Written exercise
Stop after the line with "return group": repeat exactly every line before it, beginning with the first, and that line itself.

Data supplied

----

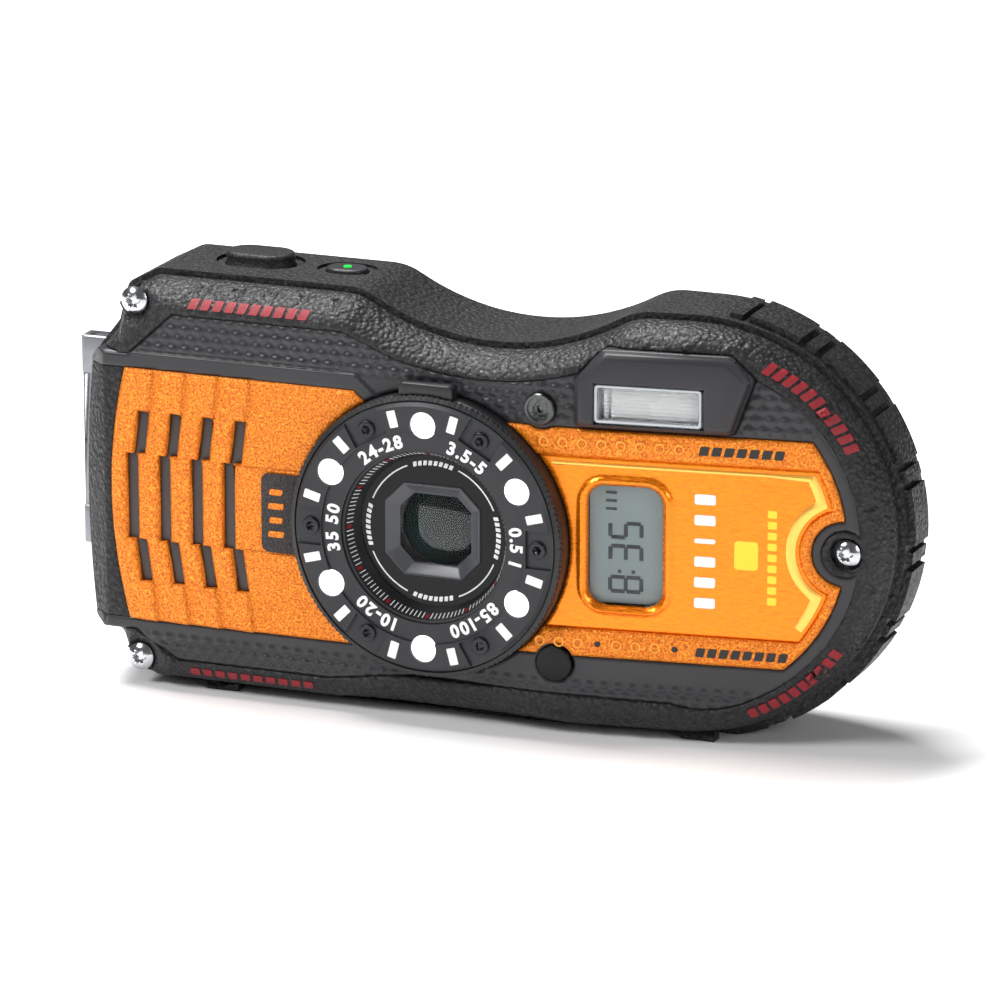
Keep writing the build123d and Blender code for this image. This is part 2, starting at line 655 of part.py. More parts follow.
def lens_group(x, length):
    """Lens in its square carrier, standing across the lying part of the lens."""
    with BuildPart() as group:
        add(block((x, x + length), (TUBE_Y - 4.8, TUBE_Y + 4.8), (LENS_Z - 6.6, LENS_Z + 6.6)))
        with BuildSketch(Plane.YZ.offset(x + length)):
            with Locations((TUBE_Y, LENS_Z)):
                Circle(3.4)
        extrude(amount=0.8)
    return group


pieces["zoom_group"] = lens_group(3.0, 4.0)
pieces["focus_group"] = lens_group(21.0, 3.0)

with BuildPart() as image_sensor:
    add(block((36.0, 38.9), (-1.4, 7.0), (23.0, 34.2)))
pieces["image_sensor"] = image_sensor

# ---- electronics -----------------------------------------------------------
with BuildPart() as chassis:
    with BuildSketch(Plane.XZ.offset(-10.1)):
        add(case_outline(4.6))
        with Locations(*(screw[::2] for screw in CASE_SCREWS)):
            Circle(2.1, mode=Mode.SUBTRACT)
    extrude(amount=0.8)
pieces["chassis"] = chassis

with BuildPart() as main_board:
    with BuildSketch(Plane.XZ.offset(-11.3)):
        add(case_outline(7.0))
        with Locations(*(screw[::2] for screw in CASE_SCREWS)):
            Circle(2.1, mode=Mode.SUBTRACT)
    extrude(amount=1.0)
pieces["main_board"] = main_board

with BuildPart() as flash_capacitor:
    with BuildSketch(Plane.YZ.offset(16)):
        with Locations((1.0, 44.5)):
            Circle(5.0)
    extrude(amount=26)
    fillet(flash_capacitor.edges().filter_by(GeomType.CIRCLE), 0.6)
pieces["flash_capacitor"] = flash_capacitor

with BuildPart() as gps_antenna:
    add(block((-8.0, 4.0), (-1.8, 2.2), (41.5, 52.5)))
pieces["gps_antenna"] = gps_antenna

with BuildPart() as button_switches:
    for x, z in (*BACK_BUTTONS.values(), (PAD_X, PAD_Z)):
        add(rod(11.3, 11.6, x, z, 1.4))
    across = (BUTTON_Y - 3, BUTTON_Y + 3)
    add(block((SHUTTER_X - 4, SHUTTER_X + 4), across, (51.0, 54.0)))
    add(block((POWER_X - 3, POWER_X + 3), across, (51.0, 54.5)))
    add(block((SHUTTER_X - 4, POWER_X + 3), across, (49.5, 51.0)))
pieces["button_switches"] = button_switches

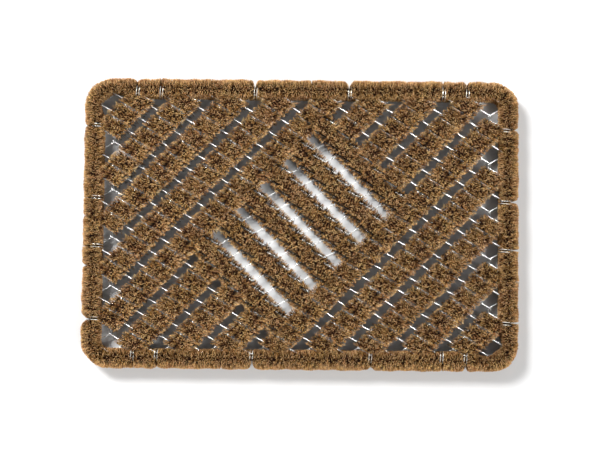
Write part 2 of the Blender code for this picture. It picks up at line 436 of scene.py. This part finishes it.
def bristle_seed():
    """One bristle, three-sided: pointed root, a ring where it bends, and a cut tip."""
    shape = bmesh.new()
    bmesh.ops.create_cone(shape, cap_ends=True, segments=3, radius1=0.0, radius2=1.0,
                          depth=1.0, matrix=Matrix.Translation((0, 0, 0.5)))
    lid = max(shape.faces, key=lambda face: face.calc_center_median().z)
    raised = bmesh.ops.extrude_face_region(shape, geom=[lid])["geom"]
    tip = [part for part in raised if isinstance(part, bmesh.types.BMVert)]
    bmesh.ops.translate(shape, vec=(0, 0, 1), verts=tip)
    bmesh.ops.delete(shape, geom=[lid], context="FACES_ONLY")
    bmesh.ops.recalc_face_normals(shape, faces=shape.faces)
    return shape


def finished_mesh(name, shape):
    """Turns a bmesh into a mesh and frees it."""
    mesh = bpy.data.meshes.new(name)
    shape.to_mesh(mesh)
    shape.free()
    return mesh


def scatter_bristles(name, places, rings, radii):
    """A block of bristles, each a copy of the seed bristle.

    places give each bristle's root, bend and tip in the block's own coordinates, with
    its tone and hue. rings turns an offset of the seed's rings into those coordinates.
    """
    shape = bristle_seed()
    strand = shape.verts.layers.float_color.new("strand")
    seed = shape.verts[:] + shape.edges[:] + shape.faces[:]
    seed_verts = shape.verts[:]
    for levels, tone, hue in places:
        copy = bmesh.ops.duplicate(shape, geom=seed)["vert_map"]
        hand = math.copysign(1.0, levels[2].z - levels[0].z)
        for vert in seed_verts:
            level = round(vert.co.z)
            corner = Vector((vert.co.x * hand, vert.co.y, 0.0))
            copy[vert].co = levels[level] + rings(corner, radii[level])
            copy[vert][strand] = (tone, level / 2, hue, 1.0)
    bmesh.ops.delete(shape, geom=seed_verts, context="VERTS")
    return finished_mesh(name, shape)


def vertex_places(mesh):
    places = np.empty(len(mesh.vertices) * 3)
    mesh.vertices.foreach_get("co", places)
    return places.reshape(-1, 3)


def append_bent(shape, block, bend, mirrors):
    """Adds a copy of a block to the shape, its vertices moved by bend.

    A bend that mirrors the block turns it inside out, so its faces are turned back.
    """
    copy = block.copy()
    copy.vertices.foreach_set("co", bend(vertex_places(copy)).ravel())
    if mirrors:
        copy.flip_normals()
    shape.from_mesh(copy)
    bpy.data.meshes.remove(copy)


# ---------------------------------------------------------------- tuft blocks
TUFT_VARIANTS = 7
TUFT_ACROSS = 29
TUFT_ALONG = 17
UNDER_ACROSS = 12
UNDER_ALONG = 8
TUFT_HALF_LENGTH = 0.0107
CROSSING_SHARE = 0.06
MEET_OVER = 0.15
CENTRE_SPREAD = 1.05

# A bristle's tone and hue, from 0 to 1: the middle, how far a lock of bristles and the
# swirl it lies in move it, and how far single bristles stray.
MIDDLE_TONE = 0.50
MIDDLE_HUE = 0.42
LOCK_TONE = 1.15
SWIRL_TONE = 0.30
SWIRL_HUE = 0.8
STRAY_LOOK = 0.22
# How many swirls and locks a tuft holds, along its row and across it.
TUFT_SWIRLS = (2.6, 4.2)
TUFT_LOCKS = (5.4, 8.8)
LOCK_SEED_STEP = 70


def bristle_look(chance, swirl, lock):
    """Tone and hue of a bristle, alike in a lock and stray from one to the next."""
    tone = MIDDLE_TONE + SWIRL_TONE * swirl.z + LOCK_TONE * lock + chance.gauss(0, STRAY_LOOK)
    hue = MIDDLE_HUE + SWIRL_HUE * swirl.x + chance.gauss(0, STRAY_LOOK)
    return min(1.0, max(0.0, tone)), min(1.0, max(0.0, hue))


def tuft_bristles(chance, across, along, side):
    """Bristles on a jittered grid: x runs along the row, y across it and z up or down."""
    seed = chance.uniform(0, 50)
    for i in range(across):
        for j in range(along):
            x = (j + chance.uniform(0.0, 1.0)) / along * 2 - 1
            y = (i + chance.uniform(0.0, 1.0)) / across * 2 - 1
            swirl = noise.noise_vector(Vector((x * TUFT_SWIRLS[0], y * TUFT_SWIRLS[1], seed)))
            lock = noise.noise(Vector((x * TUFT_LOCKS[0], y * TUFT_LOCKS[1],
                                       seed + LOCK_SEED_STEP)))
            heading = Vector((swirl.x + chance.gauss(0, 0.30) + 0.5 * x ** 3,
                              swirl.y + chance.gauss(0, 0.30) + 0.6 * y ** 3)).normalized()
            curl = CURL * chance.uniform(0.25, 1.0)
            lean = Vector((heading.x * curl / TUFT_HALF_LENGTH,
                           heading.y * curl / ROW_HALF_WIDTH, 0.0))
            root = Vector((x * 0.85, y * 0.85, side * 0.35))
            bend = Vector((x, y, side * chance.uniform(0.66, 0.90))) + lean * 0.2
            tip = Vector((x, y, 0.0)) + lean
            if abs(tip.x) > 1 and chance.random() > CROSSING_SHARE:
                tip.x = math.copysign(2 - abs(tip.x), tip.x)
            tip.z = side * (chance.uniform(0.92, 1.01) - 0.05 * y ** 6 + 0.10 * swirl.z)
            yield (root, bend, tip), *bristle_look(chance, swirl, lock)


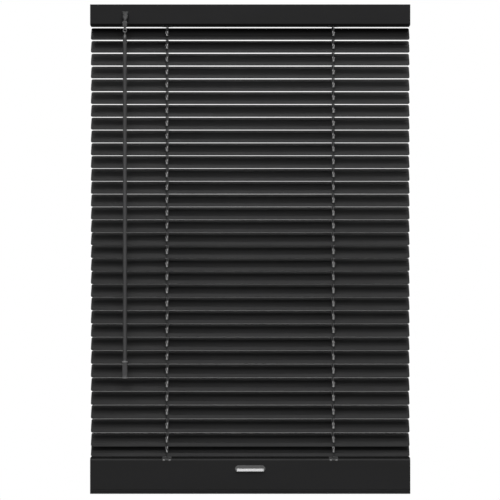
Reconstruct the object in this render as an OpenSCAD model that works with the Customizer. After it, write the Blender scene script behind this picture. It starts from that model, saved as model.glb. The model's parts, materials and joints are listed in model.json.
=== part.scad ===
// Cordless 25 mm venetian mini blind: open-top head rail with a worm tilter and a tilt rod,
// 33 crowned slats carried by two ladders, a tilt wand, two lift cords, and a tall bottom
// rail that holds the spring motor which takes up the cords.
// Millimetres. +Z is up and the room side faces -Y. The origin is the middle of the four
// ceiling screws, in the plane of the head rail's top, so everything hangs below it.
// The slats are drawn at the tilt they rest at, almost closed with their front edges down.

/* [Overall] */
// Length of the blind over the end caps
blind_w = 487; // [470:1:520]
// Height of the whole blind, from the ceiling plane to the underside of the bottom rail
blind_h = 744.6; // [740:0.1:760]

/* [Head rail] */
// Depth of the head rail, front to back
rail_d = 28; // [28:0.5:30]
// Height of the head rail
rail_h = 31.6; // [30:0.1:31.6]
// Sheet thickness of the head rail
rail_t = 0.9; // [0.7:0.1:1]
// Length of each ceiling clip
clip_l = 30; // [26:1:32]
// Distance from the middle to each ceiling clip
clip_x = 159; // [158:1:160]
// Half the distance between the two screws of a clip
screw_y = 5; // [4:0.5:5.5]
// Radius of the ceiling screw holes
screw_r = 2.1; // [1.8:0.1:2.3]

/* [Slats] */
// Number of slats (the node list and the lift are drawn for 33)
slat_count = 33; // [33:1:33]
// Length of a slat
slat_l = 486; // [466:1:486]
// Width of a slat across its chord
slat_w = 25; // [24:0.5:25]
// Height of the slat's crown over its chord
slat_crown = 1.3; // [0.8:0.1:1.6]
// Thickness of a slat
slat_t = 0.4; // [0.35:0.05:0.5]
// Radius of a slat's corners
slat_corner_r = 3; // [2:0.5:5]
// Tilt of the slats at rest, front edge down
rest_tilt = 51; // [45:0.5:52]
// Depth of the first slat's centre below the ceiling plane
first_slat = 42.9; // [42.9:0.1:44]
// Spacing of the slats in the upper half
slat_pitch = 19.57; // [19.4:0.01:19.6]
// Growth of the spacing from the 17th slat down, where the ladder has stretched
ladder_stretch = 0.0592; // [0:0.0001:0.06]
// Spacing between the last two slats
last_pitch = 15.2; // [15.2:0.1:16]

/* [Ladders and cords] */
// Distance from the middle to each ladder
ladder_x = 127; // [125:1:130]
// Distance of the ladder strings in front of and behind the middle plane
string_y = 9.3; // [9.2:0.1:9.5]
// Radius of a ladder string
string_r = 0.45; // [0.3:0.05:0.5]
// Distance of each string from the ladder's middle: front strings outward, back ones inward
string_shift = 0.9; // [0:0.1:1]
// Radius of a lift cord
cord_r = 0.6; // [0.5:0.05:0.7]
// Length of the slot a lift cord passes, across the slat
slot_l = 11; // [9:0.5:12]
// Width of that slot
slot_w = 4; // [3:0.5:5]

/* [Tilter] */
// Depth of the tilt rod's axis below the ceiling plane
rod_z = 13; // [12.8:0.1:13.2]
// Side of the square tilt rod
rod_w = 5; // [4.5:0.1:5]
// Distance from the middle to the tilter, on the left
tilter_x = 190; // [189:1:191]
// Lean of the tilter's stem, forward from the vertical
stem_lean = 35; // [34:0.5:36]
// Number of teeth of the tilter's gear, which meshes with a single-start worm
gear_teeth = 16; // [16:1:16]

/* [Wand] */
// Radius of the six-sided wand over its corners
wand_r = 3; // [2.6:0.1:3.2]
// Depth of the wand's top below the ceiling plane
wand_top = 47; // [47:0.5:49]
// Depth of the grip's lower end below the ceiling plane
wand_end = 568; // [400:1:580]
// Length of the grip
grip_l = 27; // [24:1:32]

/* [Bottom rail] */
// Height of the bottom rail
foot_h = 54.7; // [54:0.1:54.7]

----

Solution for this task
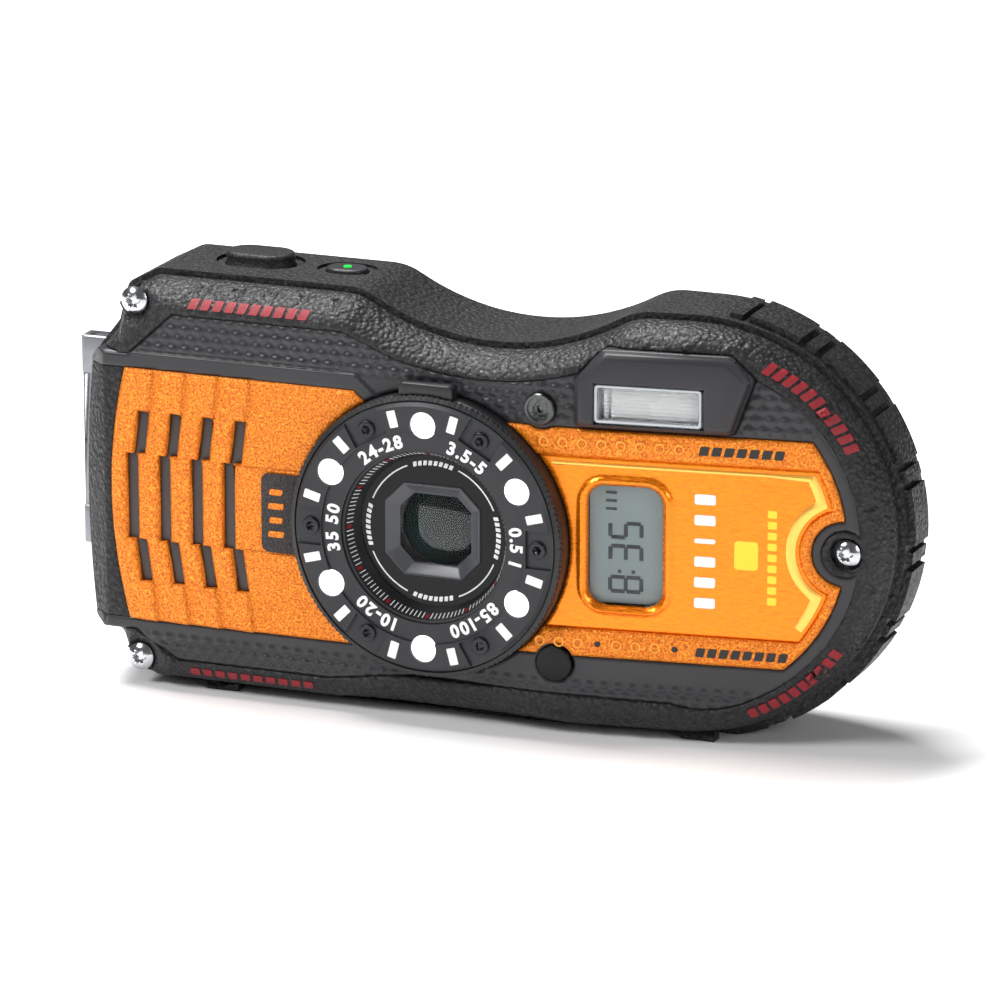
Keep writing the build123d and Blender code for this image. This is part 2, starting at line 655 of part.py. More parts follow.
def lens_group(x, length):
    """Lens in its square carrier, standing across the lying part of the lens."""
    with BuildPart() as group:
        add(block((x, x + length), (TUBE_Y - 4.8, TUBE_Y + 4.8), (LENS_Z - 6.6, LENS_Z + 6.6)))
        with BuildSketch(Plane.YZ.offset(x + length)):
            with Locations((TUBE_Y, LENS_Z)):
                Circle(3.4)
        extrude(amount=0.8)
    return group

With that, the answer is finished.